After being brought to Rouen (seat of the English occupation government in Normandy), Joan was put on trial by clergy who had long been in the pay of the English government, or had otherwise supported or cooperated with them in the past. Eyewitnesses confirmed that the English controlled the trial, and made sure that their partisans handed down a conviction. A number of the tribunal members themselves admitted, in their later recollections, that she had been convicted on false charges.
She was executed on May 30, 1431. Eyewitnesses said that she called out "...in a loud voice the holy name of Jesus, and implored and invoked without ceasing the aid of the saints of Paradise" until she died. The English government enthusiastically issued a letter announcing her execution, although some of their officials were less exultant: Jean Tressard, Secretary to the King of England, had witnessed her death and was seen returning from the event in an agitated state, exclaiming "We are all ruined, for a good and holy person was burned".
After Rouen was retaken by the French in November of 1449, an investigation and formal appeal of her case was begun (generally known today as the "Rehabilitation" or "Nullification" trial). The clergyman Guillaume Bouille conducted the initial investigation in 1450, followed by another under Inquisitor-General Jean Brehal in 1452, followed by a formal retrial in 1455-1456 which was overseen by clergy from throughout Europe.

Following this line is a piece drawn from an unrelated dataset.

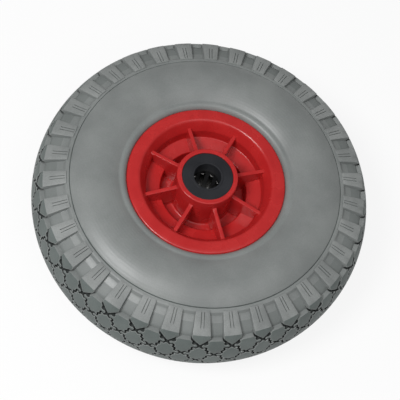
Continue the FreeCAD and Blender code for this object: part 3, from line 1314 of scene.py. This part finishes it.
@dataclass
class CapPiece:
    """A hub cap: a flush plate with a raised lip round its bore.

    Attributes:
        plastic: Material of the cap.
        side: The face of the wheel that it closes.
        node: The plain solid that it stands for.
        face: Height of the hub's end.
        bore_radius: Radius of the axle's bore.
        spigot_radius: Radius of the spigot that keeps the cage in place.
        spigot_depth: How far the spigot reaches in from the hub's end.
        plate_radius: Radius of the plate.
        plate_depth: How far the plate reaches in.
        lip_height: How far the lip round the bore stands above the plate.
        segments: Steps round the axle.
        sharp: Edges that turn by more than this many degrees stay sharp.
    """

    plastic: bpy.types.Material
    side: Side
    node: str
    face: float
    bore_radius: float = 10.2
    spigot_radius: float = 14.95
    spigot_depth: float = 12.1
    plate_radius: float = 19.3
    plate_depth: float = 3.2
    lip_height: float = 0.5
    segments: int = 128
    sharp: float = 42.0

    def build(self) -> bpy.types.Object:
        """Builds the cap in place of its plain solid.

        Returns:
            The cap.
        """
        face = self.face
        end, seat, top = face - self.spigot_depth, face - self.plate_depth, face - self.lip_height
        corners = [
            (self.bore_radius, end, 0.4),
            (self.spigot_radius, end, 0.4),
            (self.spigot_radius, seat, 0.0),
            (self.plate_radius, seat, 0.2),
            (self.plate_radius, top, 0.5),
            (self.bore_radius + 1.7, top, 0.3),
            (self.bore_radius + 1.3, face, 0.35),
            (self.bore_radius, face, 0.45),
        ]
        section = [(r, z * self.side.value) for r, z in rounded(corners, True)]
        if self.side is Side.BACK:
            section.reverse()
        sheet = MeshSheet()
        sheet.revolve(section, self.segments, [0] * len(section), True)
        piece = sheet.to_object(f"hub_{self.node}", [self.plastic], self.sharp)
        return settle(piece, "wheel", [self.node])


@dataclass
class RollerPiece:
    """One steel roller with chamfered, slightly domed ends.

    Attributes:
        steel: Material of the roller.
        node: The plain solid that it stands for, and the body that it rides on.
        chamfer: Width of the chamfer round each end.
        dome: Height of each end's dome.
        segments: Steps round the roller's own axis.
        sharp: Edges that turn by more than this many degrees stay sharp.
    """

    steel: bpy.types.Material
    node: str
    chamfer: float = 0.35
    dome: float = 0.12
    segments: int = 40
    sharp: float = 40.0

    def build(self) -> bpy.types.Object:
        """Builds the roller in place of its plain solid.

        Returns:
            The roller.
        """
        low, high = (Vector(corner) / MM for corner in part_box(self.node))
        radius, top = (high.x - low.x) / 2, high.z
        chamfer, edge = self.chamfer, top - self.dome
        half = [
            (radius, 0.0),
            (radius, edge - chamfer),
            (radius - chamfer * 0.3, edge - chamfer * 0.3),
            (radius - chamfer, edge),
            (radius * 0.5, top - self.dome * 0.3),
            (0.01, top),
        ]
        section = half[::-1] + [(r, -z) for r, z in half[1:]]
        sheet = MeshSheet()
        sheet.revolve(section[::-1], self.segments, [0] * len(section), False)
        middle = ((low + high) / 2) * MM
        sheet.vertices = [
            (x + middle.x, y + middle.y, z + middle.z) for x, y, z in sheet.vertices
        ]
        piece = sheet.to_object(f"steel_{self.node}", [self.steel], self.sharp)
        return settle(piece, self.node, [self.node])


def settle(piece: bpy.types.Object, body: str, nodes: list[str]) -> bpy.types.Object:
    """Seats a piece on its body in place of its plain solids.

    Args:
        piece: The piece.
        body: The body that it moves with.
        nodes: The solids that it stands for.

    Returns:
        The piece.
    """
    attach(piece, body)
    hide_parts(*nodes)
    LOG.info("%s rides on %s, %d faces", piece.name, body, len(piece.data.polygons))
    return piece


@dataclass(frozen=True)
class Softbox:
    """An area lamp that looks at the wheel.

    Attributes:
        name: Name of the lamp.
        azimuth: Direction from the wheel, in degrees from +X.
        elevation: Height above the floor, in degrees.
        distance: Distance from the wheel in metres.
        size: Width and depth in metres.
        power: Power in watts.
    """

    name: str
    azimuth: float
    elevation: float
    distance: float
    size: tuple[float, float]
    power: float

    def hang(self) -> None:
        """Hangs the lamp, which looks straight at the wheel's middle."""
        lamp = bpy.data.lights.new(self.name, "AREA")
        lamp.shape = "RECTANGLE"
        lamp.size, lamp.size_y = self.size
        lamp.energy = self.power
        holder = bpy.data.objects.new(self.name, lamp)
        turn, tilt = math.radians(self.azimuth), math.radians(self.elevation)
        flat = math.cos(tilt)
        way = Vector((math.cos(turn) * flat, math.sin(turn) * flat, math.sin(tilt)))
        holder.location = way * self.distance
        holder.rotation_euler = way.to_track_quat("Z", "Y").to_euler()
        bpy.context.scene.collection.objects.link(holder)


@dataclass
class Studio:
    """White floor, soft lamps and a camera at the photograph's angle.

    Attributes:
        floor_height: Height that the wheel lies on, in millimetres.
        camera_place: Where the camera stands, in millimetres.
        camera_right: Direction of the picture's right edge.
        camera_down: Direction of the picture's lower edge.
        focal_pixels: Focal length in pixels of the picture.
        picture_pixels: Width of the picture in pixels.
        lamps: The lamps.
        sky: Strength of the even light from all round.
        floor_white: Shade of the floor.
        floor_reach: Half the floor's width in metres.
        floor_glow: How much of the floor that the camera sees is plain white.
    """

    floor_height: float
    camera_place: Place = (71.3, -323.2, 671.8)
    camera_right: Place = (0.8644, 0.4830, 0.1398)
    camera_down: Place = (0.4939, -0.7634, -0.4163)
    focal_pixels: float = 962.0
    picture_pixels: float = 400.0
    lamps: tuple[Softbox, ...] = (
        Softbox("key_softbox", 235, 58, 1.1, (0.32, 0.32), 6.6),
        Softbox("fill_softbox", 300, 70, 1.3, (1.2, 1.0), 5.2),
    )
    sky: float = 0.27
    floor_white: float = 0.93
    floor_reach: float = 6.0
    floor_glow: float = 0.86

    def add_camera(self) -> None:
        """Stands the camera where the photograph was taken."""
        right = Vector(self.camera_right).normalized()
        up = -Vector(self.camera_down)
        up = (up - right * up.dot(right)).normalized()
        back = right.cross(up)
        pose = Matrix((right, up, back)).transposed().to_4x4()
        pose.translation = Vector(self.camera_place) * MM
        lens = bpy.data.cameras.new("camera")
        lens.sensor_width = 36.0
        lens.lens = self.focal_pixels / self.picture_pixels * lens.sensor_width
        lens.clip_end = 20.0
        camera = bpy.data.objects.new("camera", lens)
        camera.matrix_world = pose
        bpy.context.scene.collection.objects.link(camera)
        bpy.context.scene.camera = camera

    def add_floor(self) -> None:
        """Lays the white floor, which glows a little to the camera and keeps the shadow."""
        material = bpy.data.materials.new("studio_floor")
        material.use_nodes = True
        tree = material.node_tree
        tree.nodes.clear()
        output = tree.nodes.new("ShaderNodeOutputMaterial")
        matt = tree.nodes.new("ShaderNodeBsdfDiffuse")
        matt.inputs["Color"].default_value = (*(self.floor_white,) * 3, 1)
        glow = tree.nodes.new("ShaderNodeEmission")
        rays = tree.nodes.new("ShaderNodeLightPath")
        seen = tree.nodes.new("ShaderNodeMath")
        seen.operation = "MAXIMUM"
        share = tree.nodes.new("ShaderNodeMath")
        share.operation = "MULTIPLY"
        share.inputs[1].default_value = self.floor_glow
        mix = tree.nodes.new("ShaderNodeMixShader")
        tree.links.new(rays.outputs["Is Camera Ray"], seen.inputs[0])
        tree.links.new(rays.outputs["Is Glossy Ray"], seen.inputs[1])
        tree.links.new(seen.outputs[0], share.inputs[0])
        tree.links.new(share.outputs[0], mix.inputs["Fac"])
        tree.links.new(matt.outputs[0], mix.inputs[1])
        tree.links.new(glow.outputs[0], mix.inputs[2])
        tree.links.new(mix.outputs[0], output.inputs["Surface"])
        mesh = bpy.data.meshes.new("studio_floor")
        reach, height = self.floor_reach, self.floor_height * MM
        signs = ((-1, -1), (1, -1), (1, 1), (-1, 1))
        corners = [(x * reach, y * reach, height) for x, y in signs]
        mesh.from_pydata(corners, [], [(0, 1, 2, 3)])
        mesh.materials.append(material)
        floor = bpy.data.objects.new("studio_floor", mesh)
        bpy.context.scene.collection.objects.link(floor)

    def add_sky(self) -> None:
        """Surrounds the scene with even light, which the camera sees as white."""
        world = bpy.data.worlds.new("studio_sky")
        world.use_nodes = True
        tree = world.node_tree
        tree.nodes.clear()
        output = tree.nodes.new("ShaderNodeOutputWorld")
        light = tree.nodes.new("ShaderNodeBackground")
        light.inputs["Strength"].default_value = self.sky
        white = tree.nodes.new("ShaderNodeBackground")
        rays = tree.nodes.new("ShaderNodeLightPath")
        mix = tree.nodes.new("ShaderNodeMixShader")
        for background in (light, white):
            background.inputs["Color"].default_value = (1, 1, 1, 1)
        tree.links.new(rays.outputs["Is Camera Ray"], mix.inputs["Fac"])
        tree.links.new(light.outputs[0], mix.inputs[1])
        tree.links.new(white.outputs[0], mix.inputs[2])
        tree.links.new(mix.outputs[0], output.inputs["Surface"])
        bpy.context.scene.world = world

    def build(self) -> None:
        """Sets the studio up."""
        self.add_camera()
        self.add_floor()
        self.add_sky()
        for lamp in self.lamps:
            lamp.hang()
        bpy.context.scene.view_settings.view_transform = "Standard"


def main() -> None:
    """Builds the wheel's pieces in order, dresses the cage's solid and lights the scene."""
    logging.basicConfig(level=logging.INFO, format="%(message)s")
    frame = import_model()
    shades = Shades()
    cap, steel = shades.cap.make(), shades.roller.make()
    hub_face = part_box("rim")[1].z / MM
    tyre = TyrePiece(
        skin=shades.skin.make(),
        lug=shades.lug.make(),
        crown=shades.crown.make(),
        groove_shade=shades.groove_shade.make(),
        channel=shades.channel.make(),
        outer_radius=130.0,
        half_width=40.0,
    )
    tyre.build()
    RimPiece(shades.rim.make(), hub_face).build()
    CapPiece(cap, Side.FRONT, "bearing_cap_front", hub_face).build()
    CapPiece(cap, Side.BACK, "bearing_cap_back", hub_face).build()
    for name in sorted(frame["nodes"]):
        if name.startswith("roller_") and name != "roller_cage":
            RollerPiece(steel, name).build()
    cage = frame["nodes"]["roller_cage"]
    cage.data.materials.clear()
    cage.data.materials.append(shades.cage.make())
    LOG.info("%s keeps its solid, %d faces", cage.name, len(cage.data.polygons))
    Studio(-tyre.half_width).build()


if __name__ == "__main__":
    main()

After looking at the evidence, the Inquisitor ruled that she had been wrongly convicted by partisan clergy who had acted in a spirit of, quote: "manifest malice against the Roman Catholic Church and indeed of heresy", and he described Joan as a martyr. She was officially declared innocent on July 17, 1456, with the three surviving members of her family in attendance: her mother Isabelle, and her brothers Jean and Pierre. The religious festival in her honor at Orleans was declared a pilgrimage site meriting an indulgence for those who attended, although as usual with most saints the formal canonization process was not initiated until much later, in the mid-19th century. She was beatified in 1909 and canonized in 1920.